Dillon, the former Democratic House speaker, was tapped by Republican Gov. Rick Snyder for the treasurer position in December. He said last week that the borrowing is under consideration as one way to replenish the state’s federal unemployment trust fund and to avoid a looming $117 million interest payment and a federal tax on states with shortfalls.

Michigan is not alone in eyeing the tax-exempt market as a way to finance their federal obligations. Texas priced $1.2 billion of bonds last November to pay off its federal shortfall, and since then Idaho, Arkansas, and other states have publicly said they’re considering the option.

“There are a whole bunch of states that are soon to be in the same situation,” said Chris Dembowski, a principal with Lansing-based office of Miller, Canfield, Paddock and Stone PLC.

Many states have struggled to maintain their trust funds amid climbing jobless rates and turned to Washington for loans. Until Jan. 1, those loans were interest-free, thanks to a provision in the federal stimulus program. Now many states, like Michigan, are facing high interest payments later this year. Aggravating the problem is a federal tax that is imposed if a state, like Michigan, carries a deficit in the unemployment trust for more than two years.

“If you don’t want the federal tax to kick in, you need to pay off that obligation,” Dembowski said. “There are at least 20 states that by the end of this year are going to be in a situation like Michigan.”

Michigan will owe a $117 million interest payment in September if it doesn’t pay off its $3.7 billion obligation. The payment is based on a 4.1% federal interest rate, and many states believe they can achieve lower interest costs by tapping the tax-exempt market. Texas saw all-in borrowing costs around 3% on its $1.2 billion borrowing, according to Dembowski.

The Texas Public Finance Authority in November sold the unemployment compensation obligation-assessment revenue bonds that featured short maturities. The bonds have been trading around 2.7%.

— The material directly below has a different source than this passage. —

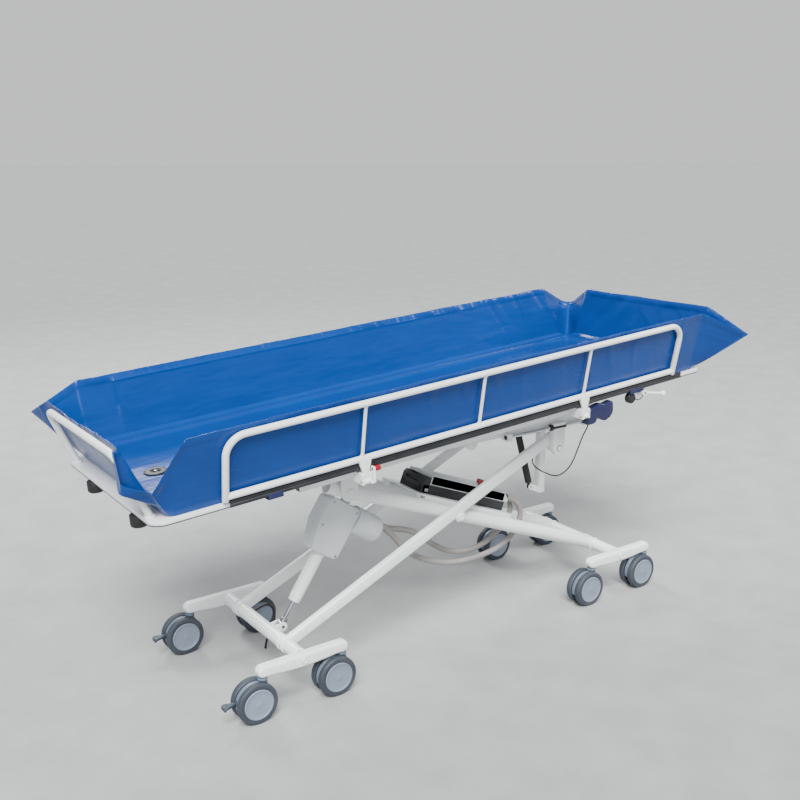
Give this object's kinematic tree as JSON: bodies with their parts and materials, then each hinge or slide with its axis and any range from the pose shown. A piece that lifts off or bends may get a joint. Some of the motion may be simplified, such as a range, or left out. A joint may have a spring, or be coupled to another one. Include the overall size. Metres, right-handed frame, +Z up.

In Michigan, lawmakers would need to craft and pass legislation that would allow the financing. There is no timeline for a decision, a treasury spokesman said.

The state has twice before considering borrowing to cover the debt, but each time opted to simply pay off the loan. This time could be different, Dembowski said.

“It’s a much bigger problem now than it was before,” he said. “The amount owed is substantial enough that the state might say if we don’t try to fix this thing, Michigan could be at a competitive disadvantage to other states, because our unemployment taxes will be higher and employers look at those things.”